4. On a linear scale, the “centre of gravity” to which the eye is drawn lies at the arithmetic mean, while on a logarithmic scale, the centre of gravity is at the geometric mean. When averaging dimensionless ratios, most authors tend to use the geometric mean.

One caveat: the logarithmic scale doesn’t work well if the normalised data can be zero. This is quite rare though – I don’t think I saw this in any of the PLDI 2019 papers I scanned through when writing this post.

Here are some examples of graphs from PLDI 2019 that I believe would be improved by using a logarithmic scale on their y-axes. This first graph demonstrates why y=0 is not the best origin – if the bars started at y=1 (and then stretched upward for speedups or downwards for slowdowns) then there would be no need for the thick black line at y=1. This graph would also be clearer if its bars emanated from y=1. Moreover, this would serve to remove the unnecessary orange bars, which represent the values against which the other bars are normalised. These two examples have the unfortunate property that some bars extend beyond the top of the scale. Another advantage of the logarithmic scale is that it handles unusually large (and unusually small) values gracefully. This example is particularly unusual. It has the nice property of treating speedups and slowdowns symmetrically, but has a disconcerting discontinuity between y=-1 and y=1, and requires the reader to grapple with strange concepts like negative speedup factors! (From reading the surrounding text, I understand that a speedup factor of -2 should be interpreted as a 0.5x speedup, or a 2x slowdown.) I’m a little torn about these two examples, both of which plot speedup against the degree of parallelism. In both cases, the advantage of plotting the speedup on a linear scale is that we can compare against the ideal situation of “speedup factor equals parallelism degree”, which is depicted as a straight line at y=x. Perhaps a reasonable compromise in these situations would be to use logarithmic scales for both axes. Here is an assortment of other graphs from PLDI 2019 that plot normalised values on a linear scale. I’d like to give an “honourable mention” to these two graphs, which do use logarithmic scales, but could be improved further by starting the bars at y=1 rather than at an arbitrary small number like y=0.01.

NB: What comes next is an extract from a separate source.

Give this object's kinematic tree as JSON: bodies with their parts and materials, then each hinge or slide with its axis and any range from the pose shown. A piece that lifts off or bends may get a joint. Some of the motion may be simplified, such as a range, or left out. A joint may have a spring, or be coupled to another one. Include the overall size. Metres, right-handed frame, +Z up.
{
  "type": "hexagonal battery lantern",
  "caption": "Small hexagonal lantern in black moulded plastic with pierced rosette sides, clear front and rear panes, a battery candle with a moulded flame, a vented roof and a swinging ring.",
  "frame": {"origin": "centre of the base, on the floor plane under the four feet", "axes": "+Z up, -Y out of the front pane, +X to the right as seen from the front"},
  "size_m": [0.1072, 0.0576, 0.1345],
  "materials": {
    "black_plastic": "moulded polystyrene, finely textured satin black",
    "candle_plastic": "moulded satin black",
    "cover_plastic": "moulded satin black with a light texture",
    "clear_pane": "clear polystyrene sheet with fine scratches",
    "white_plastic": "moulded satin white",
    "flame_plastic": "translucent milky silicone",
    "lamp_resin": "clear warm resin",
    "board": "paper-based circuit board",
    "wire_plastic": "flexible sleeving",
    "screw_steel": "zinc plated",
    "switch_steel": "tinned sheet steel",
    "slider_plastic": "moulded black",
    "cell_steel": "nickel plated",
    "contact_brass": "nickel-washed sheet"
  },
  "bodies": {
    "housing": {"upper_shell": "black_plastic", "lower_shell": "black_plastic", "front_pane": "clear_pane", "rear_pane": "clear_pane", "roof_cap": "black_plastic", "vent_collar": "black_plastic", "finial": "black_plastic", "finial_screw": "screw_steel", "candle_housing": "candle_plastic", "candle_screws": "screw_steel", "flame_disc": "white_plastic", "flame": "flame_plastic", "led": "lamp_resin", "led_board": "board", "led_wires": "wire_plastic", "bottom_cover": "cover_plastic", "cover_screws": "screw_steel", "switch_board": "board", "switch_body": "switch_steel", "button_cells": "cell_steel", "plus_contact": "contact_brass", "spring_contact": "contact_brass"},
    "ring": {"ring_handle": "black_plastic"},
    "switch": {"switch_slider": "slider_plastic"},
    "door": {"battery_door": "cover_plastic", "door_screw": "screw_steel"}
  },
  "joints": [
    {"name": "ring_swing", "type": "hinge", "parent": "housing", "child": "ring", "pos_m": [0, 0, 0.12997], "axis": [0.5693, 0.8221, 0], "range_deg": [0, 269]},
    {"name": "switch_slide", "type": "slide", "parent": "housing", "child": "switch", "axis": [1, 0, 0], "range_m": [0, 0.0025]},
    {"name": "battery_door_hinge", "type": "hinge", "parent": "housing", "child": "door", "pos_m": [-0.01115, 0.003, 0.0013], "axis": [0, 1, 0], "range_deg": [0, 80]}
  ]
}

# In praise of scatter plots

The problem with bar charts is that the x-axis tends to be underemployed. It has the capacity to represent some sort of quantity, but often is used simply to spread out a collection of benchmarks in some arbitrary order. I think that information can often be conveyed more effectively to the reader by using a scatter plot instead.

As an example, here is a classic bar chart, showing the performance of a “new” technique compared to an “old” technique over a range of benchmarks.

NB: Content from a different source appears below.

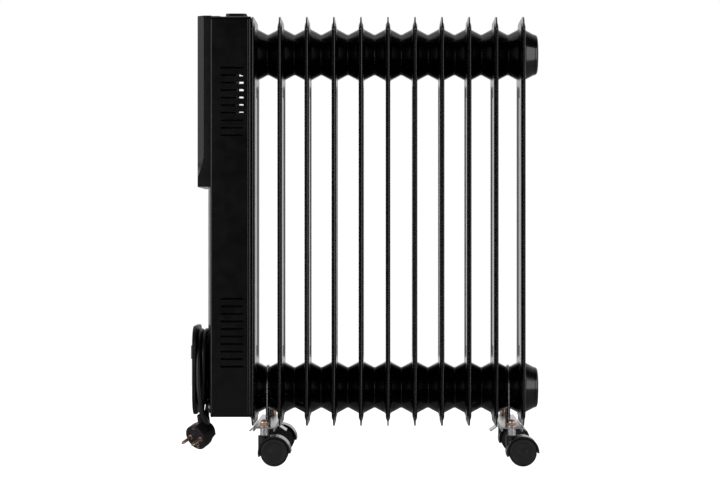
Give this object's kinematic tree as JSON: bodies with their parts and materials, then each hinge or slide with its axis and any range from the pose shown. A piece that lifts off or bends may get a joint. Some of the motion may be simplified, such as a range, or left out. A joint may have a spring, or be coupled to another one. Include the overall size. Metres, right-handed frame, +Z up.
{
  "type": "oil filled radiator heater",
  "caption": "Oil filled radiator heater: a row of hollow steel fins with a control box, cord reel and twin-wheel casters.",
  "frame": {"origin": "on the floor under the middle of the heater, without its loose cord and plug", "axes": "+Z up, X along the row of fins with the control box at low X, Y across the fins"},
  "size_m": [0.5067, 0.253, 0.63],
  "materials": {
    "fin_black": "gloss black baked enamel",
    "box_black": "satin black powder coat",
    "fascia_black": "gloss black moulded plastic",
    "grip_black": "matt black moulded plastic",
    "knob_black": "gloss black plastic with a pale pointer line",
    "switch_black": "matt black plastic",
    "rocker_red": "translucent red plastic",
    "lens_amber": "amber indicator lens",
    "zinc": "zinc plated sheet",
    "element_steel": "bright drawn steel",
    "gasket_fibre": "pressed fibre",
    "ceramic": "cream thermoset",
    "lead_pvc": "coloured insulation",
    "reel_black": "satin black moulded plastic",
    "cord_pvc": "dark grey flexible PVC",
    "plug_pvc": "dark grey moulded PVC, matt",
    "contact_brass": "nickel plated brass, warm tint",
    "chrome": "bright zinc and chrome plate",
    "nut_copper": "copper coloured plating",
    "hood_black": "gloss black nylon",
    "wheel_grey": "dark grey nylon, matt"
  },
  "bodies": {
    "root": {"fin_01": "fin_black", "fin_02": "fin_black", "fin_03": "fin_black", "fin_04": "fin_black", "fin_05": "fin_black", "fin_06": "fin_black", "fin_07": "fin_black", "fin_08": "fin_black", "fin_09": "fin_black", "fin_10": "fin_black", "fin_11": "fin_black", "column_caps": "fin_black", "heating_element": "element_steel", "element_gasket": "gasket_fibre", "housing_shell": "box_black", "front_panel": "box_black", "control_fascia": "fascia_black", "carry_grip": "grip_black", "thermostat": "ceramic", "switch_bodies": "switch_black", "pilot_lens": "lens_amber", "inner_chassis": "zinc", "terminal_block": "ceramic", "thermal_cutout": "element_steel", "tip_switch": "switch_black", "wiring": "lead_pvc", "cord_reel": "reel_black", "reel_flange": "reel_black", "plug_clip": "reel_black", "strain_relief": "cord_pvc", "cord_wrap": "cord_pvc", "cord_tail": "cord_pvc", "plug_body": "plug_pvc", "plug_contacts": "contact_brass", "foot_plate_front": "chrome", "foot_plate_rear": "chrome", "u_bolts": "chrome", "u_bolt_nuts": "chrome", "dome_nuts": "nut_copper", "caster_stems": "chrome", "panel_screws": "zinc"},
    "thermostat_knob": {"thermostat_knob": "knob_black"},
    "rocker_low": {"rocker_low": "rocker_red"},
    "rocker_high": {"rocker_high": "rocker_red"},
    "caster_front_left": {"hood_front_left": "hood_black", "axle_front_left": "element_steel"},
    "wheel_outer_front_left": {"wheel_outer_front_left": "wheel_grey"},
    "wheel_inner_front_left": {"wheel_inner_front_left": "wheel_grey"},
    "caster_front_right": {"hood_front_right": "hood_black", "axle_front_right": "element_steel"},
    "wheel_outer_front_right": {"wheel_outer_front_right": "wheel_grey"},
    "wheel_inner_front_right": {"wheel_inner_front_right": "wheel_grey"},
    "caster_rear_left": {"hood_rear_left": "hood_black", "axle_rear_left": "element_steel"},
    "wheel_outer_rear_left": {"wheel_outer_rear_left": "wheel_grey"},
    "wheel_inner_rear_left": {"wheel_inner_rear_left": "wheel_grey"},
    "caster_rear_right": {"hood_rear_right": "hood_black", "axle_rear_right": "element_steel"},
    "wheel_outer_rear_right": {"wheel_outer_rear_right": "wheel_grey"},
    "wheel_inner_rear_right": {"wheel_inner_rear_right": "wheel_grey"}
  },
  "joints": [
    {"name": "knob_turn", "type": "hinge", "parent": "root", "child": "thermostat_knob", "pos_m": [-0.23295, 0, 0.4514], "axis": [-1, 0, 0], "range_deg": [-270, 0]},
    {"name": "rocker_low_tilt", "type": "hinge", "parent": "root", "child": "rocker_low", "pos_m": [-0.22835, -0.02, 0.5394], "axis": [0, 1, 0], "range_deg": [0, 18]},
    {"name": "rocker_high_tilt", "type": "hinge", "parent": "root", "child": "rocker_high", "pos_m": [-0.22835, 0.02, 0.5394], "axis": [0, 1, 0], "range_deg": [0, 18]},
    {"name": "swivel_front_left", "type": "hinge", "parent": "root", "child": "caster_front_left", "pos_m": [-0.13745, -0.107, 0.03], "axis": [0, 0, 1], "continuous": true},
    {"name": "roll_outer_front_left", "type": "hinge", "parent": "caster_front_left", "child": "wheel_outer_front_left", "pos_m": [-0.12295, -0.107, 0.019], "axis": [0, 1, 0], "continuous": true},
    {"name": "roll_inner_front_left", "type": "hinge", "parent": "caster_front_left", "child": "wheel_inner_front_left", "pos_m": [-0.12295, -0.107, 0.019], "axis": [0, 1, 0], "continuous": true},
    {"name": "swivel_front_right", "type": "hinge", "parent": "root", "child": "caster_front_right", "pos_m": [-0.13745, 0.107, 0.03], "axis": [0, 0, 1], "continuous": true},
    {"name": "roll_outer_front_right", "type": "hinge", "parent": "caster_front_right", "child": "wheel_outer_front_right", "pos_m": [-0.12295, 0.107, 0.019], "axis": [0, 1, 0], "continuous": true},
    {"name": "roll_inner_front_right", "type": "hinge", "parent": "caster_front_right", "child": "wheel_inner_front_right", "pos_m": [-0.12295, 0.107, 0.019], "axis": [0, 1, 0], "continuous": true},
    {"name": "swivel_rear_left", "type": "hinge", "parent": "root", "child": "caster_rear_left", "pos_m": [0.20455, -0.107, 0.03], "axis": [0, 0, 1], "continuous": true},
    {"name": "roll_outer_rear_left", "type": "hinge", "parent": "caster_rear_left", "child": "wheel_outer_rear_left", "pos_m": [0.21905, -0.107, 0.019], "axis": [0, 1, 0], "continuous": true},
    {"name": "roll_inner_rear_left", "type": "hinge", "parent": "caster_rear_left", "child": "wheel_inner_rear_left", "pos_m": [0.21905, -0.107, 0.019], "axis": [0, 1, 0], "continuous": true},
    {"name": "swivel_rear_right", "type": "hinge", "parent": "root", "child": "caster_rear_right", "pos_m": [0.20455, 0.107, 0.03], "axis": [0, 0, 1], "continuous": true},
    {"name": "roll_outer_rear_right", "type": "hinge", "parent": "caster_rear_right", "child": "wheel_outer_rear_right", "pos_m": [0.21905, 0.107, 0.019], "axis": [0, 1, 0], "continuous": true},
    {"name": "roll_inner_rear_right", "type": "hinge", "parent": "caster_rear_right", "child": "wheel_inner_rear_right", "pos_m": [0.21905, 0.107, 0.019], "axis": [0, 1, 0], "continuous": true}
  ]
}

The graph is rather straightforward to read: when the green bar is higher, the old technique is faster, and when the red bar is higher, the new technique is faster. This graph provides all the information needed to compare the two techniques. But it is not easy to see “at a glance” which technique is better.

Here is an analogous scatter plot.

I reckon that scatter plots take longer to read than bar charts, but less time to understand. What I mean is: it’s immediately obvious from the bar chart that the height of a bar represents the time taken for that benchmark, but it takes a few moments to work out that in the scatter plot, the points above the diagonal represent benchmarks where the old technique is faster, and those below the diagonal represent benchmarks where the new technique is faster.

However, once this has been established, it becomes straightforward to compare the two techniques. One can immediately make observations like “the new technique seems to win on the shorter-running benchmarks, but to lose on the longer ones”.

It’s worth pointing out that my scatter plot shows less information than my bar chart, because it does not identify the individual benchmarks. Perhaps, if there are not too many benchmarks, it would be possible to label the points individually, or to use a different colour for each point. Of course, this risks overcomplicating things, and we are often more concerned with general trends than with the performance of particular benchmarks. A reasonable compromise might be to colour a handful of the particularly interesting points so that they can be referred to in the surrounding text.

By the way, I have used semi-transparent markers in my scatter plot. I find this quite an attractive way to deal with multiple points being almost or exactly on top of each other. With opaque markers, coincident points could get lost.

Scatter plots can cope with more adventurous situations too. For instance, here is a scatter plot that compares two variants of the “new” technique against the “old” one.

And here’s a scatter plot that conveys the uncertainty surrounding each data point using ellipses. The width of the ellipse corresponds to the uncertainty in the x-value, and the height of the ellipse corresponds to the uncertainty in the y-value. Ellipses that cross the y=x diagonal represent benchmarks where we’re not sure which technique is better.

Here are some examples of graphs from PLDI 2019 that might be better as scatter plots. These three graphs all use a logarithmic scale for normalised data, thus meeting the first criterion in this post, but all have under-employed x-axes that are only being used to spread out benchmarks in an arbitrary order. This example is quite interesting – here, the benchmarks are not in an arbitrary order along the x-axis; they are in descending order of their y-values. However, I think showing “time taken by str.KLEE” against “time taken by vanilla.KLEE” on a scatter plot would be more informative. These four examples all use linear scales, but this is fine because they’re not plotting normalised values. These four examples all use scatter plots, and appropriate scales. My only suggestion here is that they could all benefit from semi-transparent data points, so that overlapping points don’t get lost. This final example is a scatter plot, with appropriate scales, and with no need for semi-transparent data points. There’s not much to fault here; my only suggestion is to use exactly the same scales for the x-axis and the y-axis, so that the y=x diagonal crosses from the bottom-left corner to the top-right corner.